Eine andere, immer populärere Form des Angriffs auf fremde Rechner ist die DDoS-Attacke (Distributed Denial of Service). Dabei setzt der Angreifer mittels Hunderten von fremden Rechnern, sogenannten "Zombies", die im Vorfeld durch ein Trojanisches Pferd kompromittiert wurden und nun fernsteuerbar sind, einen Webserver ausser Gefecht. Diese Zombies senden gleichzeitig und unablässig grosse, meist modifizierte Datenpakete an den Server und bringen diesen durch den so generierten Datentransfer zum Erliegen. Strafrechtlich scheint es gegen solche indirekten Angriffe auf fremde Rechner im Augenblick wenig Handhabe zu geben. Bei DDoS-Attacken dringt der Täter nämlich nicht in das angegriffene Computersystem ein, wie es von Art. 143bis StGB vorausgesetzt wird. Was die Zombies anbelangt, kann ebenfalls meist nicht von "Eindringen" die Rede sein, da diese Systeme eben nicht besonders geschützt sind oder die Trojanischen Pferde vielfach über E-Mail-Anhänge oder Software-Raubkopien, also durch den Benutzer selbst, eingeschleust werden.

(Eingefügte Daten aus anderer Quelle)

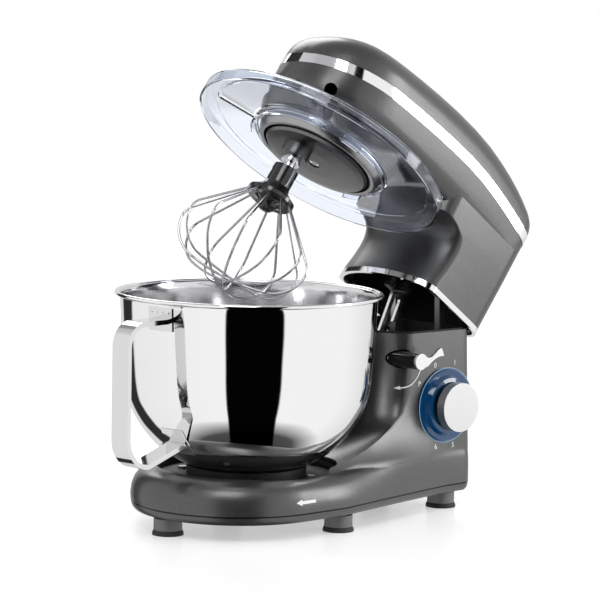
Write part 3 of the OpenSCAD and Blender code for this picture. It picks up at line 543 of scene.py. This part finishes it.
print_on("dial_marks", "base_shell", "base", joined_text(dial_words(), "dial_marks"))
lever = joint_xz("lock_lever")
print_on("lever_arrow", "base_shell", "base",
         arc_arrow(along_arc(lever[0] - 4 * MM, lever[1] - 2 * MM, 23 * MM, -8, -86), 0.9 * MM, 3.4 * MM))
bowl_x = joint_xz("bowl_twist")[0]
print_on("base_arrow", "base_shell", "base",
         arc_arrow([(bowl_x + d * MM, 32 * MM) for d in (0, -5, -10, -15)], 2.6 * MM, 5.4 * MM))


# ---------- studio ----------
# The world's dark bands stand where a photographer's black flags would, turned to the main camera's
# direction once. They are fixed in the room, so they don't follow the camera in other views.
FLAG_DARK = 0.001
FLAG_WIDE = 0.54
FLAG_NARROW = 0.21
FLAG_LOWEST = 1.95
FLAG_HIGHEST = -0.75
CEILING = (0.5, 0.5, 0.51, 1)


def at(degrees):
    """An angle round the mixer, -180 to 180, as a place on the 0..1 ramp."""
    return 0.5 + degrees / 360


def math_node(g, kind, a, b):
    n = g.node("ShaderNodeMath", operation=kind)
    for socket, value in zip(n.inputs, (a, b)):
        if isinstance(value, (int, float)):
            socket.default_value = value
        else:
            g.link(value, socket)
    return n.outputs[0]


def front_strip(g, sep):
    """1 inside the dark flag in front of the mixer, which runs on under it and narrows, else 0."""
    dip = math_node(g, "MULTIPLY", sep.outputs["Z"], -1.0)
    down = math_node(g, "ARCTAN2", dip, sep.outputs["X"])
    width = g.node("ShaderNodeMapRange")
    for key, value in (("From Min", 0.2), ("From Max", 1.8), ("To Min", FLAG_WIDE),
                       ("To Max", FLAG_NARROW)):
        width.inputs[key].default_value = value
    g.link(down, width.inputs["Value"])
    across = math_node(g, "DIVIDE", sep.outputs["Y"], width.outputs["Result"])
    shifted = math_node(g, "MULTIPLY_ADD", across, 0.25)
    shifted.node.inputs[2].default_value = 0.5
    inside = g.ramp(shifted, (0.0, 0.0), (0.342, 0.0), (0.352, 1.0), (0.745, 1.0), (0.757, 0.0))
    low_end = math_node(g, "LESS_THAN", down, FLAG_LOWEST)
    high_end = math_node(g, "GREATER_THAN", down, FLAG_HIGHEST)
    return math_node(g, "MULTIPLY", inside, math_node(g, "MULTIPLY", low_end, high_end))


def studio():
    world = bpy.data.worlds.new("studio")
    bpy.context.scene.world = world
    world.use_nodes = True
    g = Graph(world)
    out = g.node("ShaderNodeOutputWorld")
    coord = g.node("ShaderNodeTexCoord")
    sep = g.node("ShaderNodeSeparateXYZ")
    spin = g.node("ShaderNodeMapping", vector_type="POINT", Rotation=(0, 0, -math.atan2(LOOK.y, LOOK.x)))
    g.link(coord.outputs["Generated"], spin.inputs["Vector"])
    g.link(spin.outputs["Vector"], sep.inputs["Vector"])
    turn = g.node("ShaderNodeMath", operation="ARCTAN2")
    g.link(sep.outputs["Y"], turn.inputs[0])
    g.link(sep.outputs["X"], turn.inputs[1])
    share = g.node("ShaderNodeMapRange")
    share.inputs["From Min"].default_value, share.inputs["From Max"].default_value = -math.pi, math.pi
    g.link(turn.outputs[0], share.inputs["Value"])
    around = g.ramp(share.outputs["Result"], (0.0, 0.75), (at(-153), 0.75), (at(-150), 0.03),
                    (at(-129), 0.03), (at(-126), 0.9), (at(-30), 1.0), (at(100), 1.0), (at(160), 0.75))
    lift = g.ramp(g.span(sep.outputs["Z"], 0, 1), (0.0, 0.0), (0.55, 0.0), (0.8, 1.0))
    mix = g.node("ShaderNodeMix", data_type="RGBA")
    g.link(lift, mix.inputs["Factor"])
    g.link(around, mix.inputs["A"])
    mix.inputs["B"].default_value = CEILING
    strip = g.node("ShaderNodeMix", data_type="RGBA")
    g.link(front_strip(g, sep), strip.inputs["Factor"])
    g.link(mix.outputs["Result"], strip.inputs["A"])
    strip.inputs["B"].default_value = (FLAG_DARK, FLAG_DARK, FLAG_DARK, 1)
    height = g.node("ShaderNodeMapRange")
    height.inputs["From Min"].default_value = -1.0
    g.link(sep.outputs["Z"], height.inputs["Value"])
    shade = g.node("ShaderNodeMix", data_type="RGBA", blend_type="MULTIPLY")
    shade.inputs["Factor"].default_value = 1.0
    g.link(strip.outputs["Result"], shade.inputs["A"])
    g.link(g.ramp(height.outputs["Result"], (0.0, 0.05), (0.05, 0.08), (0.13, 1.0)), shade.inputs["B"])
    light = g.node("ShaderNodeBackground", Strength=0.95)
    g.link(shade.outputs["Result"], light.inputs["Color"])
    plain = g.node("ShaderNodeBackground", Color=(1, 1, 1, 1), Strength=1.0)
    path = g.node("ShaderNodeLightPath")
    both = g.node("ShaderNodeMixShader")
    g.link(path.outputs["Is Camera Ray"], both.inputs[0])
    g.link(light.outputs[0], both.inputs[1])
    g.link(plain.outputs[0], both.inputs[2])
    g.link(both.outputs[0], out.inputs["Surface"])


def area_light(name, place, aim, size, power):
    data = bpy.data.lights.new(name, "AREA")
    data.shape, data.size, data.size_y, data.energy = "RECTANGLE", *size, power
    obj = bpy.data.objects.new(name, data)
    obj.location = place
    obj.rotation_mode = "QUATERNION"
    obj.rotation_quaternion = (Vector(aim) - Vector(place)).to_track_quat("-Z", "Y")
    bpy.context.scene.collection.objects.link(obj)
    return obj


def floor():
    mesh = bpy.data.meshes.new("floor")
    bm = bmesh.new()
    bmesh.ops.create_circle(bm, cap_ends=True, radius=9, segments=96)
    bm.to_mesh(mesh)
    bm.free()
    obj = bpy.data.objects.new("floor", mesh)
    bpy.context.scene.collection.objects.link(obj)
    mat, g, s = principled("floor_white", (0.9, 0.9, 0.9), Emission_Strength=0.42, Specular_IOR_Level=0.35)
    s.inputs["Emission Color"].default_value = (1, 1, 1, 1)
    g.link(g.span(g.noise(8, 3), 0.16, 0.22), s.inputs["Roughness"])
    mesh.materials.append(mat)
    # The bowl's mirror shows the studio's walls below the horizon too, and not this floor.
    obj.visible_glossy = False


studio()
floor()
area_light("key", (-1.3, -1.0, 1.9), (0, 0, 0.2), (1.1, 1.1), 16)
area_light("side", (1.5, -1.5, 0.6), (0.08, 0, 0.15), (0.6, 1.1), 14)
area_light("back", (0.8, 1.6, 1.4), (0, 0, 0.2), (1.2, 0.9), 10)
bpy.context.scene.view_settings.view_transform = "Standard"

Strafrechtlich ebenfalls ins Leere zielt die Datenbeschädigung, konkret das Unbrauchbarmachen von Daten. Voraussetzung wäre in diesem Fall z.B. die Verschlüsselung der Daten durch den Täter, oder, bei temporärer Unterbindung des Zugriffs, zumindest eine längere Zeitspanne. Dies ist bei DDoS-Attacken, die in der Regel nur einige Stunden dauern, nicht gegeben.
Das Strafrecht scheint dieser speziellen Form der Computerkriminalität zur Zeit nicht gewachsen zu sein. Erschwerend kommt hinzu, dass der im Hintergrund operierende Täter dank den Zombies seine Spuren verwischt und deshalb meist nicht identifiziert werden kann. Griffige Tatbestände wie die "Computersabotage", die das deutsche Recht seit längerem kennt, fehlen in der Schweiz gänzlich. Deshalb erstaunt es nicht, dass hierzulande auch kaum Urteile zu Computerdelikten bestehen.